UNIVERSITY PARK, Pa. -- Penn State football coach Bill O'Brien mentioned the name Pat Zerbe when discussing one way the offense might move on and adjust in the absence of injured tight end Matt Lehman. On the surface, a fullback/special teams guy would seem an odd choice to be discussed as somebody who might see increased action because of an injured tight end.
But that's how O'Brien's offense works, reconfiguring one position -- possibly in an unconventional way -- if there's a lack of depth at another. And that's how Zerbe works, too. He always is ready to assume a role out of his comfort zone.
He has been this way dating to high school. After his junior year at Wilson High School in West Lawn, Pa., he heard rumors he might be asked to switch from fullback and linebacker to the offensive line as a senior.
"I just ignored it because I didn't want to play the line," he said, joking.
Sure enough, his school's offensive line coach, Jeff Brubaker, approached him one day after a workout. He did want him to play on the line, as a right guard. Zerbe bulked up from about 235 pounds to 265 pounds and excelled as a senior.
"He was the kind of kid Penn State always looks for," Wilson High School coach Doug Dahms said. "He'll run through a brick wall and do everything you ask."

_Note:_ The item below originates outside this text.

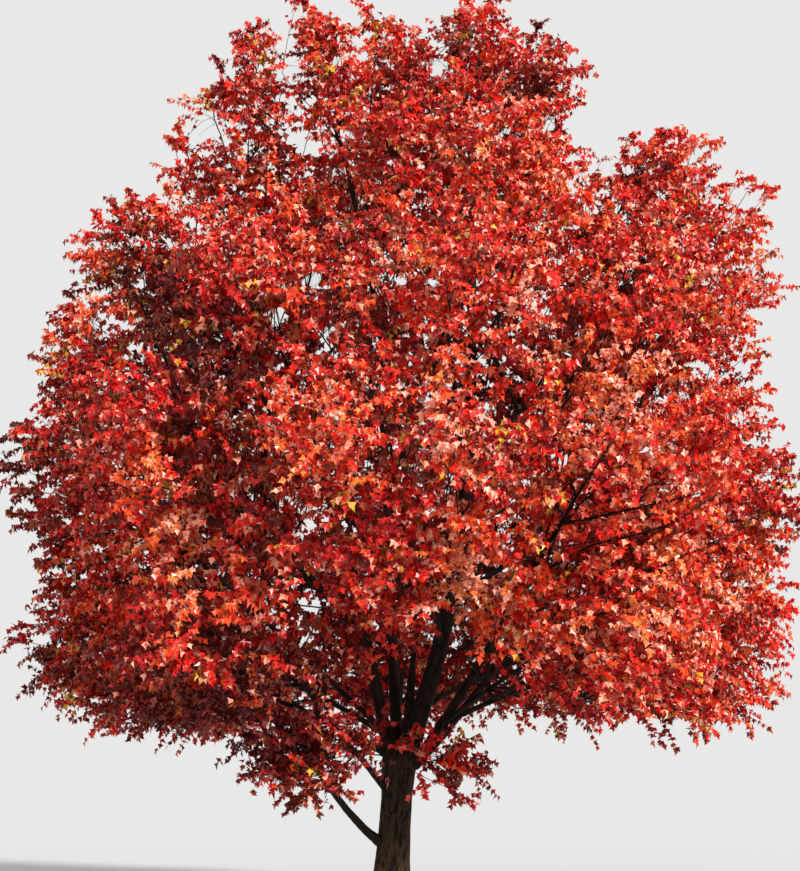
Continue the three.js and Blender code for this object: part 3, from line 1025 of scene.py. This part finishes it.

Arriving at Penn State in 2009 as a preferred walk-on, Zerbe saw little action his first two years. Then, in 2011, he tore his anterior cruciate ligament. In the ensuing months of rehab and practice, his effort impressed O'Brien enough for him to offer Zerbe a scholarship last summer. In 2012, he contributed on special teams and backed up Michael Zordich, one of Penn State's best fullbacks in recent years.
"He's always upbeat, just lives the day, ready to go," Zerbe said of Zordich. "I think that's a good quality to have, just happy to be here. I've always been like that but just seeing another guy like that helped me do it myself. I'm always happy to be here."
Zerbe played on special teams in Penn State's season opener Saturday. The Nittany Lions didn't use any two-back sets against Syracuse, which would have included him at fullback. Running backs coach Charles London said coaches wanted to get Zerbe in as much as possible, but their game plans are always catered to opponents, meaning his services might not be as necessary in a given week.
The techniques Zerbe learned from Brubaker, a former Penn State player, as an offensive lineman have helped him as a fullback as well. Zerbe said he learned you weren't supposed just to hit someone, where to put his hands and how to differentiate between run and pass protection.
Out of his comfort zone, Zerbe thrived back then. In O'Brien's offense, if his time is called to contribute as a fullback, he's ready to do that again.